In the darkness of night on 7 February, an enemy gunboat closed range and prepared to ram the GROWLER. CDR Gilmore daringly maneuvered to avoid the crash and rammed the attacker instead, ripping in to her port side at 11 knots and bursting wide her plates. In the terrific fire of the sinking gunboat’s heavy machine guns, CDR Gilmore calmly gave the order to clear the bridge, and refusing safety for himself, remained on deck while his men preceded him below.

Struck down by the fusillade of bullets and having done his utmost against the enemy, in his final moments, CDR Gilmore gave his last order to the officer of the deck, ‘Take her down.’

The GROWLER dived; seriously damaged but under control, she was brought safely to port by her well-trained crew inspired by the courageous fighting spirit of their dead captain.

Naval History and Heritage Command)

Mattocks is still trying to find out more information about her grandfather, but takes comfort in hoping he would be proud of her submarine service and recent selection for the 2021 Master Chief Anna Der-Vartanian Leadership Award. The award, which has been presented annually since 1987, recognizes the inspirational leadership of those whose ideals and dedication foster cultural inclusiveness and reinforce the integral role that women play in the Navy.

“It's crazy to think that it's been four years already since I qualified in Submarines. I wish my grandfather was around,” Mattocks said. “Although he passed before I ever got to meet him, I hope I've made him proud and I wish I could have heard some of his sea stories.

Mattocks notes the lessons taught by women who spearheaded in change in the military, and values the influences the military has had on her life.

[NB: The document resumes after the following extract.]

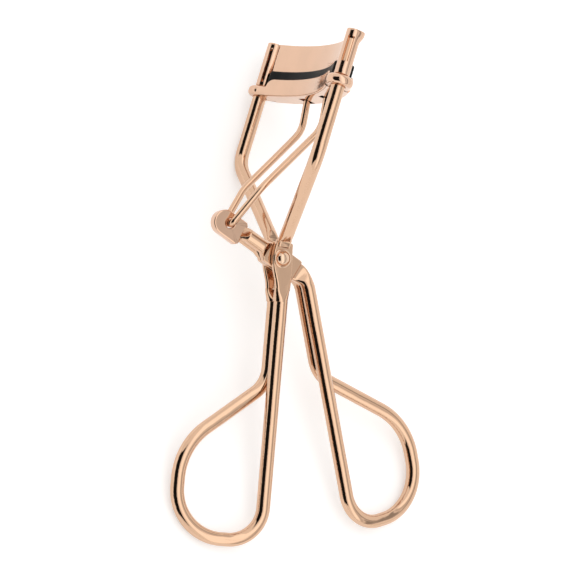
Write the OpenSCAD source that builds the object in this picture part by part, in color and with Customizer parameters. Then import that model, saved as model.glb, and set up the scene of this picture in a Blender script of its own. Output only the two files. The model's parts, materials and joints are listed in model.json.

“I am humbled yet excited by my selection,” Mattocks said. “Being of service has always been my purpose in life and what better way to do that than to guide and support the amazing Sailors in our Navy! It means so much to know that I have continued on the legacy of a trailblazing woman like Master Chief Der-Vartanian.

Mattocks is currently serving as administrative officer, command educational services officer and regional Sexual Assault Prevention and Response Victim Advocate at Submarine Group EIGHT Representative Northwood, UK. As a Yeoman, she is qualified Submarine Warfare, Aviation Warfare and Fleet Marine Force.